Relitigating the Pandemic: School Closings and Vaccine Sharing

March 26, 2024

There is a steady drumbeat from people intent on making a major issue over the fact that many cities may have kept their schools closed for too long during the pandemic. The argument is that children were generally less susceptible to Covid than the rest of the population and closing schools did little to stem the spread of the pandemic.

Based on these facts, they argue that we had a massive preventable loss in learning. This loss is especially serious for children from under-privileged backgrounds, whose families do not have the resources to help their kids close the learning gap.

The places where schools had remote or hybrid classes longest were mostly cities with Democratic mayors and/or strong teachers unions. Therefore, we should blame these liberal types for hurting the people they ostensibly care about.

The latest piece of ammunition for these critics came in a study from a number of prominent researchers showing that children in schools that were closed for longer periods of time fell furthest behind during the pandemic. This effect was largest in the poorest school districts.

This study was written up in a major article in the New York Times. The piece noted that students in the schools closed longest fell more than half a year behind as a result of the pandemic.

There seem to be many people anxious to mispresent the findings of this study. While it does show that students fell further behind the longer their schools were closed, it also shows that the bulk of the learning loss was due to the pandemic, not the school closings.

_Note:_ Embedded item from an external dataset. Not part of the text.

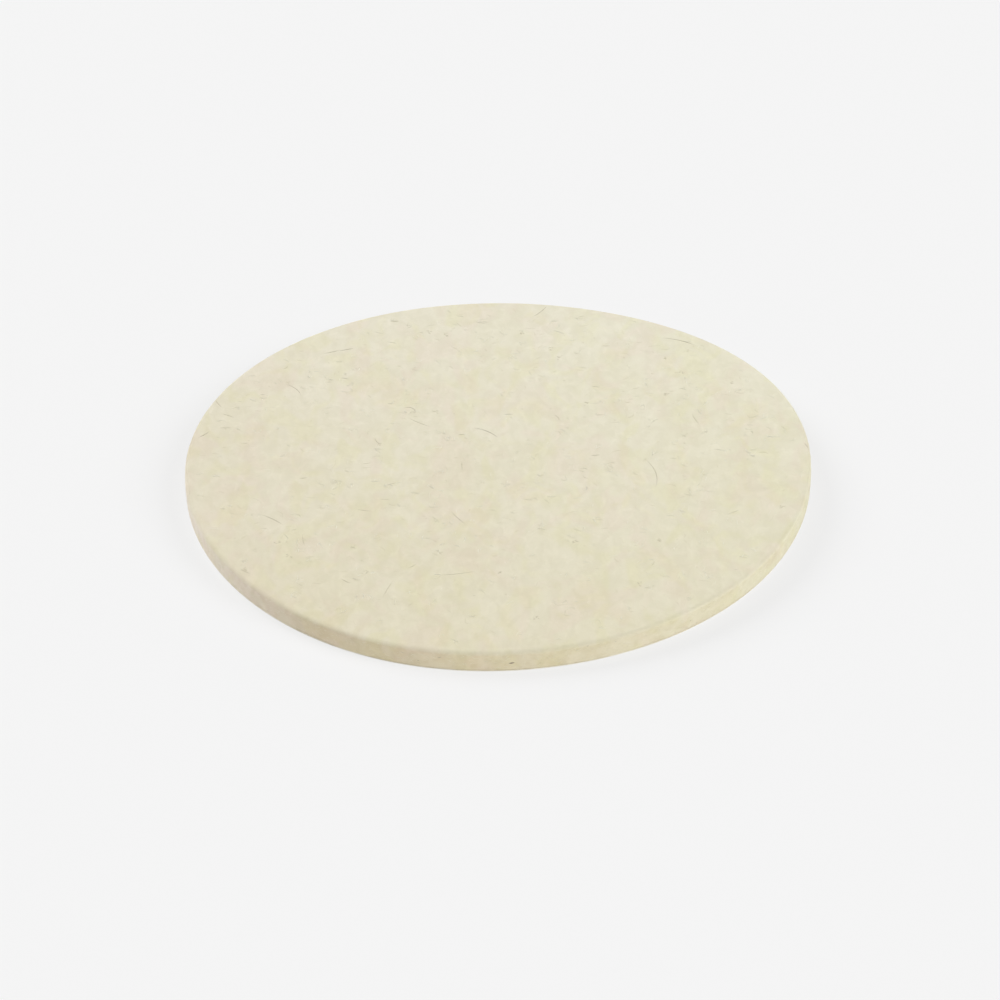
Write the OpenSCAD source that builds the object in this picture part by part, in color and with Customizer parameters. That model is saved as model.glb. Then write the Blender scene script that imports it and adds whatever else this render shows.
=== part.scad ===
// Felt polishing pad for a flat lapidary lap: a die-cut disc of pressed wool
// felt with a peel-and-stick back.
// The origin is at the centre of the underside, where the disc lies on a
// bench, and +Z points out of the polishing face. Sizes are in millimetres.

/* [Felt] */
// Diameter that the die cuts
disc_d = 152.4; // [101.6:25.4:203.2]
// Thickness of the pressed felt
felt_t = 5; // [3:0.5:8]
// Radius of the soft edge round the polishing face
face_edge_r = 0.7; // [0.2:0.1:1.2]
// Radius of the crisper edge round the glued face
glued_edge_r = 0.2; // [0.1:0.05:0.4]

/* [Peel-and-stick back] */
// Thickness of each of the two adhesive layers
adhesive_t = 0.08; // [0.05:0.01:0.15]
// Thickness of the plastic film that carries them
film_t = 0.05; // [0.02:0.01:0.1]
// Thickness of the coated paper that covers the adhesive until use
liner_t = 0.12; // [0.08:0.01:0.2]

/* [Hidden] */
$fn = 180;

disc_r = disc_d / 2;

// The layers are stacked from the bench up, each one on the last.
plate_adhesive_z = liner_t;
film_z = plate_adhesive_z + adhesive_t;
felt_adhesive_z = film_z + film_t;
felt_z = felt_adhesive_z + adhesive_t;

// Half section of a disc with a different radius on each edge
module edged_section(r, t, low_r, high_r) {
    square([r - high_r, t]);
    square([r - low_r, t / 2]);
    translate([0, low_r])
        square([r, t - low_r - high_r]);
    translate([r - low_r, low_r])
        circle(r = low_r);
    translate([r - high_r, t - high_r])
        circle(r = high_r);
}

// One layer of the back, cut by the same die as the felt
module back_layer(z, t) {
    translate([0, 0, z])
        cylinder(r = disc_r, h = t);
}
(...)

In the schools that were closed for the shortest duration, students in grades 3 through 8, fell 0.35 years behind grade level on math scores. In the schools that were closed longest they fell 0.57 years behind. This means that the extra period of closing was responsible for a loss of 0.22 years, roughly 40 percent of the total. And this is the additional loss for schools that were closed longest compared to schools that were closed the shortest, most obviously fell somewhere in the middle.

Of course, it is better not to have students lose any ground in their education, especially those from under-privileged backgrounds. But we need to be clear that even in the most extreme cases the issue was the 0.22 years, not the full pandemic loss.

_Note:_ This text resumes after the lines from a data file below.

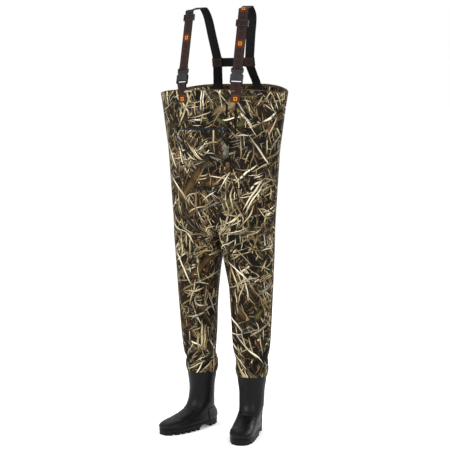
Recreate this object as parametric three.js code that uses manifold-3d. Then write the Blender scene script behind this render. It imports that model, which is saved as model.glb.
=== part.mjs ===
// Chest waders: a sewn and taped fabric garment welded to two rubber boots, held up by webbing
// suspenders with side-release buckles. Millimetres, +Z up, the wearer faces -Y.
import * as THREE from 'three';
import { mergeVertices } from 'three/addons/utils/BufferGeometryUtils.js';
import Module from 'manifold-3d';

const wasm = await Module();
wasm.setup();

// ---- driving dimensions ----
const BOOT_HEIGHT = 290; // floor to the top of the rubber shaft
const HEM_OVERLAP = 56; // how far a leg reaches down over its boot
const INSEAM = 586; // hem to crotch
const RISE = 165; // crotch to the height where the legs start to part
const BIB_LENGTH = 395; // from there to the front rim
const RIM_RISE = 26; // the back rim above the front one
const RIM_SAG = 22; // the rim's droop at the sides, between the front and back straps
const CHEST_HALF_WIDTH = 270;
const CHEST_HALF_DEPTH = 145;
const HIP_HALF_WIDTH = 224;
const HIP_HALF_DEPTH = 128;
const THIGH_HALF_WIDTH = 106;
const THIGH_HALF_DEPTH = 104;
const KNEE_HALF_WIDTH = 82;
const KNEE_HALF_DEPTH = 90;
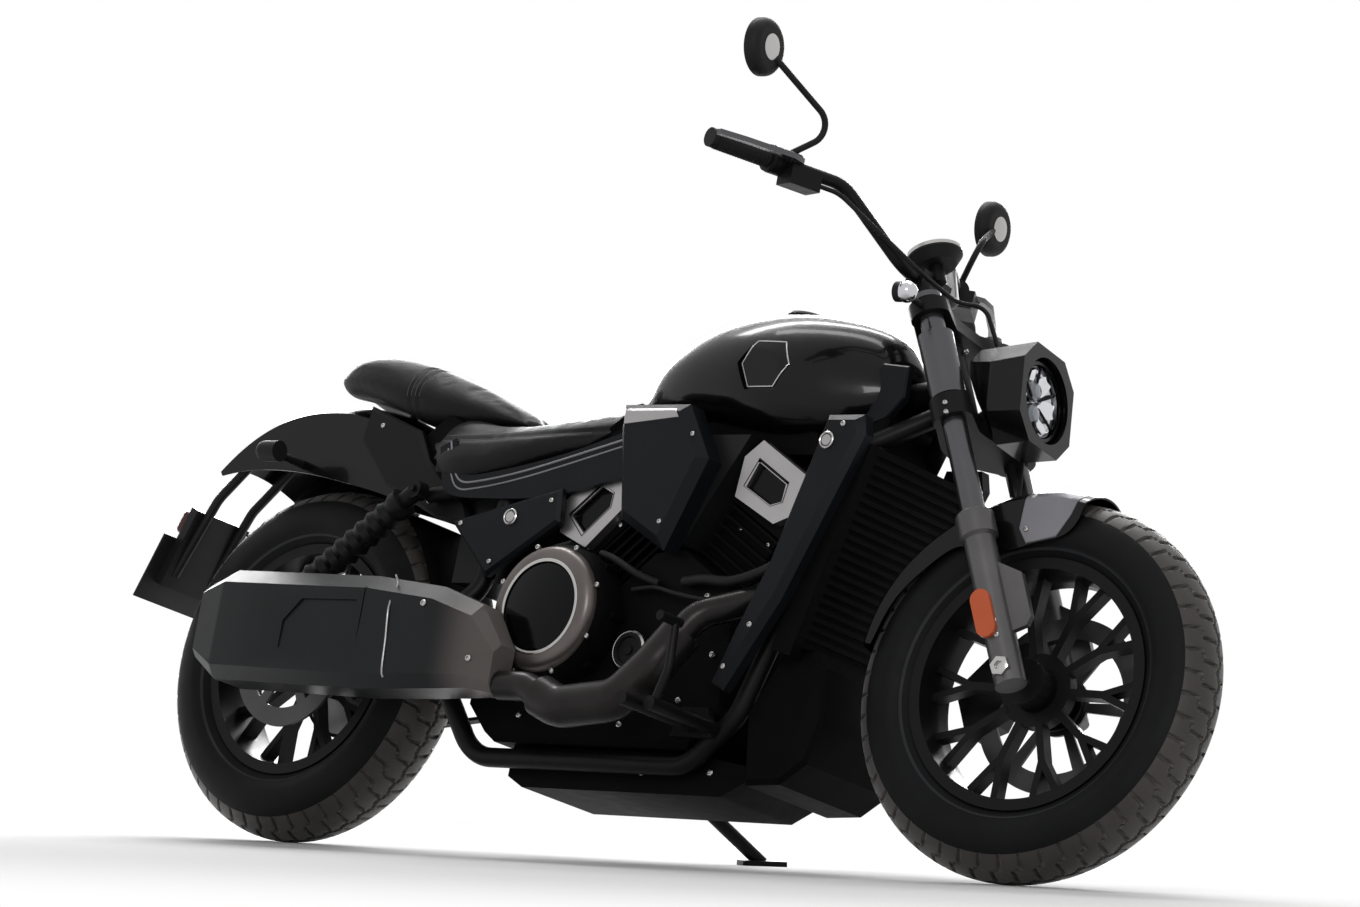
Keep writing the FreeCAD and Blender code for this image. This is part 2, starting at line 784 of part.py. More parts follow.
def fork_legs():
    """Stanchions with their shrouds, and the sliders that run on them."""
    tubes = Body("fork_tubes")
    bare, cap_low = "fork_tube_radius", "fork_top - fork_cap_radius * 0.4"
    outline = [
        ("0", "dust_cap_top"), (bare, "dust_cap_top"), (bare, "shroud_low"), ("shroud_radius", "shroud_low"),
        ("shroud_radius", "shroud_high"), (bare, "shroud_high"), (bare, cap_low),
        ("fork_cap_radius", cap_low), ("fork_cap_radius", "fork_top"), ("0", "fork_top"),
    ]
    leg = tubes.turn(tubes.sketch("XZ_Plane", outline, lift="-fork_half"), "V_Axis")
    tubes.mirror([leg])
    keep(tubes, "steering", front_axle_at, fork_turn)

    sliders = Body("fork_sliders")
    profile = [
        ("0", "slider_foot"), ("slider_radius", "slider_foot"), ("slider_radius", "slider_top - overrun"),
        ("dust_cap_radius", "slider_top"), ("dust_cap_radius", "dust_cap_top - overrun"),
        ("dust_cap_radius - overrun", "dust_cap_top"), ("0", "dust_cap_top"),
    ]
    leg = sliders.turn(sliders.sketch("XZ_Plane", profile, lift="-fork_half"), "V_Axis")
    bracket = [
        ("0", "bracket_low"), ("bracket_reach * 0.82", "bracket_low"),
        ("bracket_reach", "bracket_low + bracket_thick"), ("bracket_reach",
                                                           "bracket_high - bracket_thick * 3"),
        ("slider_radius * 0.9", "bracket_high"), ("0", "bracket_high"),
    ]
    plate = sliders.pad(
        sliders.sketch("XZ_Plane", bracket, lift="-fork_half - bracket_thick / 2"), "bracket_thick")
    boss = sliders.sketch("XZ_Plane", circles=[("0", "fender_boss_height", "fender_boss_radius")],
                          lift="-fork_half")
    foot = sliders.pad(boss, "fork_half - front_fender_half - seat_gap")
    axle_hole = sliders.sketch("XZ_Plane", circles=[("0", "0", "axle_radius + seat_gap")],
                               lift="-fork_half - 2 * slider_radius")
    cut = sliders.pocket(axle_hole, "4 * slider_radius", reverse=True)
    sliders.mirror([leg, plate, foot, cut])
    keep(sliders, "steering", front_axle_at, fork_turn)

    reflectors = Body("fork_reflectors")
    round_end, straight = "reflector_width / 2", "(reflector_length - reflector_width) / 2"
    back = "-slider_radius * 0.3"
    oval = [
        (f"{back} - {round_end}", f"reflector_height - {straight}"),
        (back, f"reflector_height - {straight} - {round_end}", "via"),
        (f"{back} + {round_end}", f"reflector_height - {straight}"),
        (f"{back} + {round_end}", f"reflector_height + {straight}"),
        (back, f"reflector_height + {straight} + {round_end}", "via"),
        (f"{back} - {round_end}", f"reflector_height + {straight}"),
    ]
    lens = reflectors.pad(
        reflectors.sketch("XZ_Plane", oval, lift="-fork_half - slider_radius - reflector_thick - seat_gap"),
        "reflector_thick")
    reflectors.mirror([lens])
    keep(reflectors, "steering", front_axle_at, fork_turn)

    axle = Body("front_axle")
    rod_end = axle.sketch("XZ_Plane", circles=[("0", "0", "axle_radius")])
    axle.pad(rod_end, "2 * front_axle_half", midplane=True)
    keep(axle, "steering", front_axle_at)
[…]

And requiring in-person instruction did pose real risks, if not to the students, certainly to teachers and their families. It is understandable that a teacher with a serious health condition, or who had a family member with a serious health condition, would be reluctant to expose themselves to the pandemic any more than absolutely necessary, at least until the vaccines were widely available. And it is certainly understandable that the unions that represented these teachers would act to protect them.

We can argue that the cities that gave in to pressure from teachers and their unions made the wrong call, but we need to have a clear eye of what was at stake. It was 0.22 years of learning – definitely an unfortunate loss, but probably not something we would consider a disaster in most contexts.

Vaccines for the World?

While the New York Times has ample space for the argument that we kept schools closed longer than necessary, it’s worth noting something that we don’t see widely being relitigated: the availability of vaccines, as well as tests and treatments. Given the extraordinary nature of the worldwide Covid pandemic, it would have been reasonable to suspend normal rules on patents and intellectual property and have worldwide sharing of technology related to vaccines, tests, and treatments.

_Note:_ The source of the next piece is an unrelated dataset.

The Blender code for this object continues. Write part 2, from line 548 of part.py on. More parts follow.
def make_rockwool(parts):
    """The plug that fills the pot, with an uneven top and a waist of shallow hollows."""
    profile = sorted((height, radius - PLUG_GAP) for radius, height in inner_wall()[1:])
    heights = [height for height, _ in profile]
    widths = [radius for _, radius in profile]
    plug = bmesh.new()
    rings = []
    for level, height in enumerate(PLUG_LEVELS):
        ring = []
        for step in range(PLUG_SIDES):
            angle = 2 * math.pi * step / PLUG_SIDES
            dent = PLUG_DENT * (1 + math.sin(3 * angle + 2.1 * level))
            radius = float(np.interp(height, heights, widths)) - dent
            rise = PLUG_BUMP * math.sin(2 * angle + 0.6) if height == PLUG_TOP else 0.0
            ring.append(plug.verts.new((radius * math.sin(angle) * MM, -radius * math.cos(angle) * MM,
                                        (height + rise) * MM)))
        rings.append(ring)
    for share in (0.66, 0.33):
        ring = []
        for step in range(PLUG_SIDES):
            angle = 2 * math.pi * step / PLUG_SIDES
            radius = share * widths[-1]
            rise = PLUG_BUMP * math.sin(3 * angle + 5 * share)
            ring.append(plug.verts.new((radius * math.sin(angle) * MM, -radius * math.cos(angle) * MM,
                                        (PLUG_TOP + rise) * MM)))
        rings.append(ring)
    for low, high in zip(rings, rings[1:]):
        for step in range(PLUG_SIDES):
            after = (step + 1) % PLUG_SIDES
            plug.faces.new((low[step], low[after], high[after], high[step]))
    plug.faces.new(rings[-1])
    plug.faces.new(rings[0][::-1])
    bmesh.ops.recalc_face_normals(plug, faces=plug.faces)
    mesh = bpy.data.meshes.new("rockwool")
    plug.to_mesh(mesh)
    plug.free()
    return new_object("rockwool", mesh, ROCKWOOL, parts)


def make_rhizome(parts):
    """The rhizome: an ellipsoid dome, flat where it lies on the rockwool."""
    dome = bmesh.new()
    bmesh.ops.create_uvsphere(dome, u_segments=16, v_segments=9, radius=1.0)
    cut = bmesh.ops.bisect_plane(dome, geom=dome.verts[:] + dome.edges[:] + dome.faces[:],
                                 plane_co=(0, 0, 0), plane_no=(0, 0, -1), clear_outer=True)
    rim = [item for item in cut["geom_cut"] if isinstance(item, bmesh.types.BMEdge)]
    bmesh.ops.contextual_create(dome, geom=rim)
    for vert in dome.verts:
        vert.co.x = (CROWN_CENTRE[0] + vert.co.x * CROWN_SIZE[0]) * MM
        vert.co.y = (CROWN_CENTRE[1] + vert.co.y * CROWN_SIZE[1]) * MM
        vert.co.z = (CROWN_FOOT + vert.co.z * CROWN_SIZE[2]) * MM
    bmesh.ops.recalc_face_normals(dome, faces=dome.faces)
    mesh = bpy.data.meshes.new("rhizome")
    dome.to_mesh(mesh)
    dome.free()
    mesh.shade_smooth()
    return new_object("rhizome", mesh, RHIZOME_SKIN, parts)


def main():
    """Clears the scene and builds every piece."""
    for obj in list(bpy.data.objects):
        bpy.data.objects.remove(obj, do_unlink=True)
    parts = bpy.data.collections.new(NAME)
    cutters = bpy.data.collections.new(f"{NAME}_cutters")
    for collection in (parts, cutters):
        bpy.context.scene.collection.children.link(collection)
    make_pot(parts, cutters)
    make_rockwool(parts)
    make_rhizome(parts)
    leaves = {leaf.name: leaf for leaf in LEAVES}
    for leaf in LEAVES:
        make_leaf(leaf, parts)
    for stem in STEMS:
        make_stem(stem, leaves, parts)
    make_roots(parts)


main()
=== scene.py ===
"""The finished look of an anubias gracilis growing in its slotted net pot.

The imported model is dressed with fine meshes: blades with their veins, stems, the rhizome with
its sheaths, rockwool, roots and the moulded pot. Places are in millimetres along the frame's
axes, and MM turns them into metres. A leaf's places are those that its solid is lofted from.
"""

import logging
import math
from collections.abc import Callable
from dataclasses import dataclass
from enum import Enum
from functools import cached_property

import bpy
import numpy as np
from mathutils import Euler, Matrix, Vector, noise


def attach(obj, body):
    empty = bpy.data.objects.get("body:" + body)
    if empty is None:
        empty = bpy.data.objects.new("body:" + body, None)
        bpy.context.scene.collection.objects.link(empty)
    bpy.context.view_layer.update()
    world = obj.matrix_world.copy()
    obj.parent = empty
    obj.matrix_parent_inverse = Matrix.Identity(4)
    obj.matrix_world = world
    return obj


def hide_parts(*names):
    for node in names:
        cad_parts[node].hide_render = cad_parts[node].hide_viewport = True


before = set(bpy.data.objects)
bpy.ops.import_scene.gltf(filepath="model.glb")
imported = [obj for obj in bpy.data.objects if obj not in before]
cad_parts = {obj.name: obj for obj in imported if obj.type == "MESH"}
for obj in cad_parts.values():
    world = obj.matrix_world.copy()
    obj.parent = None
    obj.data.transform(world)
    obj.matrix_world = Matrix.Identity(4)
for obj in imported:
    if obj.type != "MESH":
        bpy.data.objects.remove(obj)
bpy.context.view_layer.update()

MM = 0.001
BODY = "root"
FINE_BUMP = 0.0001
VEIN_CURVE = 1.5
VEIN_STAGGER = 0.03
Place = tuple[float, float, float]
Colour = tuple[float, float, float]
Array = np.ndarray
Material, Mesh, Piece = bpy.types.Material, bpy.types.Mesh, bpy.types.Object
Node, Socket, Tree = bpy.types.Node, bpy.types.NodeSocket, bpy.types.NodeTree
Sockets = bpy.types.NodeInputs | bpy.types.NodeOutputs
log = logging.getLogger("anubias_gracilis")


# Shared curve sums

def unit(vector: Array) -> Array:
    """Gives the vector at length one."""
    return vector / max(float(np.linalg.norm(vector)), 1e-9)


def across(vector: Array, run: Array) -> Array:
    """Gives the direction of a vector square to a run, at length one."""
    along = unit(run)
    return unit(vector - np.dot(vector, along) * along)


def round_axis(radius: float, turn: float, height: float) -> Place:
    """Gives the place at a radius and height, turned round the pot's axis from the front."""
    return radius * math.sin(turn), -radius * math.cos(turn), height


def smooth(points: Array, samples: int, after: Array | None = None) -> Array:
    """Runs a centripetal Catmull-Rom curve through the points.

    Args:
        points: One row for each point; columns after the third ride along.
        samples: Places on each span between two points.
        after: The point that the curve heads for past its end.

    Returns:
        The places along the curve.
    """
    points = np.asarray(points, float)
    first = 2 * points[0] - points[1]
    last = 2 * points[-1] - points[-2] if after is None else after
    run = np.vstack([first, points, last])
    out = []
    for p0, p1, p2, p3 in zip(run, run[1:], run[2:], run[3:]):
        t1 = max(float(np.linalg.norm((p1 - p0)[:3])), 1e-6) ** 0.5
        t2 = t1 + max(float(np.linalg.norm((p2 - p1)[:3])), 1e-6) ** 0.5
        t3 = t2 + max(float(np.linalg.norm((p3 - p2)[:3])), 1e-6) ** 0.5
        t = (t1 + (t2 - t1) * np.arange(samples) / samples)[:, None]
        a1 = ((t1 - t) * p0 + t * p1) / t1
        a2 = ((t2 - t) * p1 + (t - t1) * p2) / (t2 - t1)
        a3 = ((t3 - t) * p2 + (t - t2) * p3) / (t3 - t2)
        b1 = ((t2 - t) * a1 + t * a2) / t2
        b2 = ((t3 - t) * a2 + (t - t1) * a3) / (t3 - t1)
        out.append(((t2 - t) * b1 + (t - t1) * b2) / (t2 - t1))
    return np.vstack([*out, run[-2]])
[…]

This would have meant an international agreement where the United States, Europe, China, India, and everyone else involved in research related to the pandemic would agree to make all their relevant technology fully open. This means putting everything up on the Internet so that researchers everywhere had access to the same knowledge that they could criticize and build on.[1]

It also meant that as soon as a technology was shown to be successful, anyone anywhere could take advantage of it. There have been many boasts about the speed with which Operation Warp Speed developed effective vaccines. This was indeed impressive, but effective vaccines were also developed in roughly the same time frame in China and Europe, and only a little bit slower in India and Cuba.

Vaccines were in short supply in much of the world in 2021 and into 2022. If all the vaccines were fully open-sourced, so that anyone could produce them, we almost certainly would have vaccinated the bulk of the world’s population much more quickly. This would have hugely slowed the spread, likely preventing the development of the omicron strain and possibly even the delta strain. Millions of lives could have been saved and tens of millions of infections prevented.

Would all the countries of the world have agreed to this sort of pandemic cooperation? We’ll never know, but we do know that we didn’t try and the failure to have such cooperation was enormously costly in terms of lives lost, health, and economic damage.

It might be worth giving some thought to this issue. We can spend as much time as we want beating up liberals for respecting teachers’ health concerns, at the cost of 0.2 years of lost learning. But maybe we can also spend a little time asking if there are not ways to do medical research that better serve society, even if they may perhaps not be as good for the pharmaceutical industry’s profits.  

[1] We could compensate companies after the fact for the profits that they lost due to the sharing of their technology.